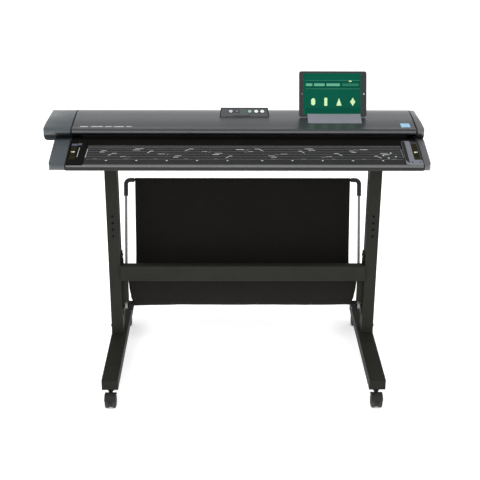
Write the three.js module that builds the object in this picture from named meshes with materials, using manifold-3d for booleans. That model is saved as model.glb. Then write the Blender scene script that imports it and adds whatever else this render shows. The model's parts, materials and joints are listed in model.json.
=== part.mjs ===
// A wide-format sheet-fed scanner on a rolling stand,
// with a cloth catch basket and a tablet in a holder on the lid.
// Millimetres, +Z up, the user stands on the -Y side. Design coordinates: X = 0 is the middle of the stand,
// Y = 0 the front edge of the feed table and Z = 0 the floor. The outer group moves the origin to the middle
// of the object's footprint.
import * as THREE from "three";
import { mergeVertices } from "three/addons/utils/BufferGeometryUtils.js";
import Module from "manifold-3d";

const wasm = await Module();
wasm.setup();

// ---------------------------------------------------------------- driving dimensions
const GAP = 0.3; // air between touching pieces
const ORIGIN = { x: 33.5, y: -230.5 }; // moves the footprint's middle to the origin

const TABLE = { z: 850, slope: 0.2436, depth: 106, half: 575, sheet: 3, face: 17 };
const PATH_Z = 889; // level of the glass and of the paper path
const LID_HALF = 573.5; // the lid swings between the end housings
const HINGE = { y: 385, z: 911, pin: 4, bore: 4.6 };
const HOUSING = { inner: 575, left: 669, leftLow: 631, right: 602, rightLow: 600, wall: 3 };

const FOOT = { outer: 486, width: 56, front: -79, back: 540, bottom: 70, top: 107, wall: 2 };
const LEG = { width: 42.5, front: 270, depth: 60, top: 782.5, wall: 2, hole: 3.5, firstHole: 570.5,
  pitch: 25.4 };
const BAR = { front: 260, depth: 26, bottom: 321.5, top: 382.5, sheet: 2.5 };
const CASTER = { inset: 25, trail: 20, radius: 25, width: 39, web: 12, axle: 3 };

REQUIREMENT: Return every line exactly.

REPLY:
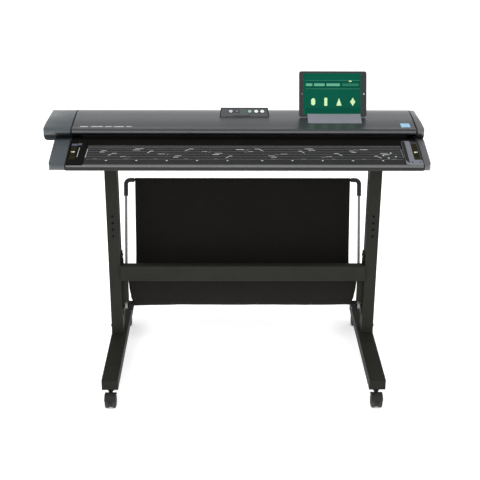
Write the three.js module that builds the object in this picture from named meshes with materials, using manifold-3d for booleans. That model is saved as model.glb. Then write the Blender scene script that imports it and adds whatever else this render shows. The model's parts, materials and joints are listed in model.json.
=== part.mjs ===
// A wide-format sheet-fed scanner on a rolling stand,
// with a cloth catch basket and a tablet in a holder on the lid.
// Millimetres, +Z up, the user stands on the -Y side. Design coordinates: X = 0 is the middle of the stand,
// Y = 0 the front edge of the feed table and Z = 0 the floor. The outer group moves the origin to the middle
// of the object's footprint.
import * as THREE from "three";
import { mergeVertices } from "three/addons/utils/BufferGeometryUtils.js";
import Module from "manifold-3d";

const wasm = await Module();
wasm.setup();

// ---------------------------------------------------------------- driving dimensions
const GAP = 0.3; // air between touching pieces
const ORIGIN = { x: 33.5, y: -230.5 }; // moves the footprint's middle to the origin

const TABLE = { z: 850, slope: 0.2436, depth: 106, half: 575, sheet: 3, face: 17 };
const PATH_Z = 889; // level of the glass and of the paper path
const LID_HALF = 573.5; // the lid swings between the end housings
const HINGE = { y: 385, z: 911, pin: 4, bore: 4.6 };
const HOUSING = { inner: 575, left: 669, leftLow: 631, right: 602, rightLow: 600, wall: 3 };

const FOOT = { outer: 486, width: 56, front: -79, back: 540, bottom: 70, top: 107, wall: 2 };
const LEG = { width: 42.5, front: 270, depth: 60, top: 782.5, wall: 2, hole: 3.5, firstHole: 570.5,
  pitch: 25.4 };
const BAR = { front: 260, depth: 26, bottom: 321.5, top: 382.5, sheet: 2.5 };
const CASTER = { inset: 25, trail: 20, radius: 25, width: 39, web: 12, axle: 3 };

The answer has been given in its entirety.